Disparities and Profiling
In her own studies, Ms. Engel has taken a nuanced position on why people of color tend to get stopped and searched by the police more often than white people do, blaming flaws in police training rather than racist officers.
"Academics routinely suggest that police training should better reflect empirical findings, under the implicit assumption that police training influences police behavior," she wrote as co-author of a 2006 paper on racial bias and traffic stops. "Few academics, however, have examined the impact that police training has over police behavior."
Other studies have suggested that "many of the clues of criminal activity used in law-enforcement training are inaccurate predictors of deception and suspiciousness," Ms. Engel explained. Because of cultural differences, she said, people of color are more likely to exhibit behavior that police officers are taught to regard with suspicion — such as avoiding eye contact, fidgeting, speaking with long pauses, smiling and gesturing inordinately, and owning expensive cars and jewelry — even if they have done nothing wrong.
"It appears a more plausible explanation for racial and ethnic disparities in search and seizure rates is based in part on the criminal-interdiction-training officers received," wrote Ms. Engel.
The shooting in Cincinnati has roiled a campus and a community. Ray Tensing, a university police officer, pulled over Samuel DuBose, a 43-year-old music producer, on July 19 while on patrol about a half mile from the campus. Mr. Tensing told the driver that he was missing a front license plate, and after Mr. DuBose could not produce a driver’s license, the officer asked him to get out of the car. Mr. DuBose protested that he had done nothing wrong and restarted his engine. After a brief struggle Mr. Tensing shot him in the head, killing him.
The incident has made the university the latest backdrop for a national conversation about race and policing that has intensified over the past year. It also has raised questions about the extent to which a major urban university should take responsibility for policing beyond the boundaries of its campus.
At a news conference on Monday, Ms. Engel told reporters that she had been working with the university police for two years on using data to improve enforcement techniques. "One of the things that we didn’t look at was officer performance," she said. "And that was a misstep."
An ‘Early-Warning System’
In an interview with The Chronicle, Ms. Engel said university police officers go through the same state-run training program as all Ohio police officers. She said she was not familiar with the details of the program, but one goal of a planned external review of the campus department is to "better understand the training that our officers have, and whether or not it’s sufficient."

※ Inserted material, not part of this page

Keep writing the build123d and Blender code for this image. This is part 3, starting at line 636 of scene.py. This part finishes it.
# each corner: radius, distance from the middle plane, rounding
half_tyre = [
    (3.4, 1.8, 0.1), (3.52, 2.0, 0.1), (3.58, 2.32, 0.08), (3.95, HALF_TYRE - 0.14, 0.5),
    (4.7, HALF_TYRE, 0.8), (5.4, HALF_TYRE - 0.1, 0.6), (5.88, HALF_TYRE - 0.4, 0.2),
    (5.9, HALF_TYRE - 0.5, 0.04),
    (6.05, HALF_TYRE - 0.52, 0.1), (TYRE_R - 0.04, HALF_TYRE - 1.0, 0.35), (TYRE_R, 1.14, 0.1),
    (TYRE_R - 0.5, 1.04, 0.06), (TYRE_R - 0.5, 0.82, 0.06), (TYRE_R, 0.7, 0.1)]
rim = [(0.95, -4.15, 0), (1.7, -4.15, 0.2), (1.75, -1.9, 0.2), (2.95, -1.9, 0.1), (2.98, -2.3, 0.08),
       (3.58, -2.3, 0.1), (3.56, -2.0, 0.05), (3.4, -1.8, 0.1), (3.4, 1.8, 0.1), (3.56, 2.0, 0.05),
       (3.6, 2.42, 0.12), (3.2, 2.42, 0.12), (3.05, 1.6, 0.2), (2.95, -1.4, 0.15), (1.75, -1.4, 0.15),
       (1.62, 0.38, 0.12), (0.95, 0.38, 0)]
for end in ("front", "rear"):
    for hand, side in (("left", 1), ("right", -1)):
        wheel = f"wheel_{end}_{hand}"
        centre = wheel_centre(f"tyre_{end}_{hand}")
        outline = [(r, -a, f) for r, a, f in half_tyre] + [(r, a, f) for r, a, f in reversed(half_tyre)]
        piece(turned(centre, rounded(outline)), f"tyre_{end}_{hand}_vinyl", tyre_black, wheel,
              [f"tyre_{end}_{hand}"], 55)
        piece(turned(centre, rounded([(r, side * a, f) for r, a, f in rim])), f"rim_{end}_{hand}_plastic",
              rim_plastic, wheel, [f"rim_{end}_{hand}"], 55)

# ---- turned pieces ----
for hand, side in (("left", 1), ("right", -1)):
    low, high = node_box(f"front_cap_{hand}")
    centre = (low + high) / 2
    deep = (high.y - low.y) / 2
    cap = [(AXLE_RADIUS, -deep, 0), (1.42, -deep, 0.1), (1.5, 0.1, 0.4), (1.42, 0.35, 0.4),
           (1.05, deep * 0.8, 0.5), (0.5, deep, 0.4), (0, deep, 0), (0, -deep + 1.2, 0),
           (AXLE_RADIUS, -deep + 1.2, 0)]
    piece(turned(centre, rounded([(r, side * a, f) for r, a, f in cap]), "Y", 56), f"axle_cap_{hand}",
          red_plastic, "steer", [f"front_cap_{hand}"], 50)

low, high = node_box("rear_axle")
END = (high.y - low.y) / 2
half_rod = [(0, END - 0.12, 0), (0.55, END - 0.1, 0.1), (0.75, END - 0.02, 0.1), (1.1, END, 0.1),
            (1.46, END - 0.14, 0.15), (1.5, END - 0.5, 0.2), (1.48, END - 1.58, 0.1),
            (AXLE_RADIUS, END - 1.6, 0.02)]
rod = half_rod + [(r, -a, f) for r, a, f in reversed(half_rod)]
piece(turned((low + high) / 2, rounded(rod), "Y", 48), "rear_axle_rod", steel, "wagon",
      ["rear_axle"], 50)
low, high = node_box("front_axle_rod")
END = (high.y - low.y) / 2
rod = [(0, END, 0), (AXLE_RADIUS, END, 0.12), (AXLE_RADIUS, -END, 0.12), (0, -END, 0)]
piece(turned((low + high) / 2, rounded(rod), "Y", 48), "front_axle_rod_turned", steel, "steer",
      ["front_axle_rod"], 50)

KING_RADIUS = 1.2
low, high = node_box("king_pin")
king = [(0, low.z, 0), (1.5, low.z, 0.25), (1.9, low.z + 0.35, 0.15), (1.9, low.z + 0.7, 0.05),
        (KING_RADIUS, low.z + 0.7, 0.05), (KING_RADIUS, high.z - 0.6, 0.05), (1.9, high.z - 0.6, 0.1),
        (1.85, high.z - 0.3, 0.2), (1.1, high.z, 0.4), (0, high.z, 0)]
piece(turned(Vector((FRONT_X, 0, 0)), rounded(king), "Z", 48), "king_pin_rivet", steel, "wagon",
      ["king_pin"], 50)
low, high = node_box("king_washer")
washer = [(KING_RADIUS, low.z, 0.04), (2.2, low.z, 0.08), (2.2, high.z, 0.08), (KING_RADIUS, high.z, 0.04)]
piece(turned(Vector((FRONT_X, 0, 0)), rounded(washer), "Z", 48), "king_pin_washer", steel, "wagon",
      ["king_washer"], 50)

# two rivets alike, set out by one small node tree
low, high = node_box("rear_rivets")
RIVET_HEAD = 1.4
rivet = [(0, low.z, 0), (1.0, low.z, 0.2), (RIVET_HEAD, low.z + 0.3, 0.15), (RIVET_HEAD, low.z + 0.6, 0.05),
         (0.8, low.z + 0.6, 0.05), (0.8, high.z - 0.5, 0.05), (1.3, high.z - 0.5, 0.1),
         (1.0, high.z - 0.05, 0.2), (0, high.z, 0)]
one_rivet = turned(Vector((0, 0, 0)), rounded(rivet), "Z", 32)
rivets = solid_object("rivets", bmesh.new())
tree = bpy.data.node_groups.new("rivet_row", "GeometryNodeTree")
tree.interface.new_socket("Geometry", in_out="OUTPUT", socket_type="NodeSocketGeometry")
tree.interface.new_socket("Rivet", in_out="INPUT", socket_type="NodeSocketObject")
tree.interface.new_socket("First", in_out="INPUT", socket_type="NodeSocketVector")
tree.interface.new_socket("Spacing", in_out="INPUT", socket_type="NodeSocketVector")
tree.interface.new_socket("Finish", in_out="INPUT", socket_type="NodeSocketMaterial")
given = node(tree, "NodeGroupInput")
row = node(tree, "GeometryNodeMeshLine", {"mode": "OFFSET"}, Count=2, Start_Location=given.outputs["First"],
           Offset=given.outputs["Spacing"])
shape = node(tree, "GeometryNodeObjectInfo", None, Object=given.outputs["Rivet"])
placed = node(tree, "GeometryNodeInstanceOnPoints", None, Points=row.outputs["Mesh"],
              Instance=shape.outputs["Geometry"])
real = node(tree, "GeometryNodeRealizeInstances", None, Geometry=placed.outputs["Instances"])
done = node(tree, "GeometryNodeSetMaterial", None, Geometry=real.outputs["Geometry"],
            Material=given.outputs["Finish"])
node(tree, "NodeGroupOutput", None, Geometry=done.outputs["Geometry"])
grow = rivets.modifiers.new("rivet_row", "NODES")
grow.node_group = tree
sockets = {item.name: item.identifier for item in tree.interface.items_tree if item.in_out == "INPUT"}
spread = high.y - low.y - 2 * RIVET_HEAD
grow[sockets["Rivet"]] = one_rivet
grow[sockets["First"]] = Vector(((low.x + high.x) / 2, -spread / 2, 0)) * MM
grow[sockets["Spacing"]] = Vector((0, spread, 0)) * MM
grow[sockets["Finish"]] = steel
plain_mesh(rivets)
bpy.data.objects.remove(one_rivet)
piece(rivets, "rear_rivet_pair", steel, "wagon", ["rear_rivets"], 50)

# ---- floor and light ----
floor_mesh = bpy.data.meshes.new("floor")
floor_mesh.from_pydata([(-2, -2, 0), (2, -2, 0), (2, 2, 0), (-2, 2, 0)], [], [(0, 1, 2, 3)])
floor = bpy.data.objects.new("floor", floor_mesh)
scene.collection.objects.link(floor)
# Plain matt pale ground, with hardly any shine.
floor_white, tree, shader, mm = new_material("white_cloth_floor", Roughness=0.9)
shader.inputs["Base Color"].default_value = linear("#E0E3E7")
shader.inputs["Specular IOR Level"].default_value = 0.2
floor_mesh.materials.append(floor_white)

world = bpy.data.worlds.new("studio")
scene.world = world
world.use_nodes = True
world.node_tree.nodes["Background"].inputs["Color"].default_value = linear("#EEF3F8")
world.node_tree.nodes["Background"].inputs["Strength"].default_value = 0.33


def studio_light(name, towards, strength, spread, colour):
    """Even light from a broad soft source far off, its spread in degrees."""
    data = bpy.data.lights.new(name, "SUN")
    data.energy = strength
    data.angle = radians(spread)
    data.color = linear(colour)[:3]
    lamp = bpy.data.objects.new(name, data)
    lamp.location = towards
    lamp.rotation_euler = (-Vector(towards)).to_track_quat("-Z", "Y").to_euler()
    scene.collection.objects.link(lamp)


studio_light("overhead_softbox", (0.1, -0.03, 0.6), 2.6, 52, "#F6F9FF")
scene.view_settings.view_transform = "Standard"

One tool that the Cincinnati Police Department uses to check on the performance of its officers is an "early-warning system" that tracks their activities and notifies supervisors if somebody is issuing more citations, or drawing more complaints from citizens, than other officers who work similar patrols. Such a system can also track what percentage of an officer’s stops, citations, and complaints involve people of color, said Ms. Engel.
There can be legitimate reasons for discrepancies, she said, but an early-warning system can at least give supervisors the option of intervening if an officer is showing unusual patterns.
The university’s police department acquired an early-warning system in June, said Ms. Engel, but it had not been set up yet when Mr. Tensing confronted Mr. DuBose. The university does not know if such a system would have flagged Mr. Tensing, she said, but officials are working to patch together data from multiple sources on Mr. Tensing’s performance during his 15 months on the job.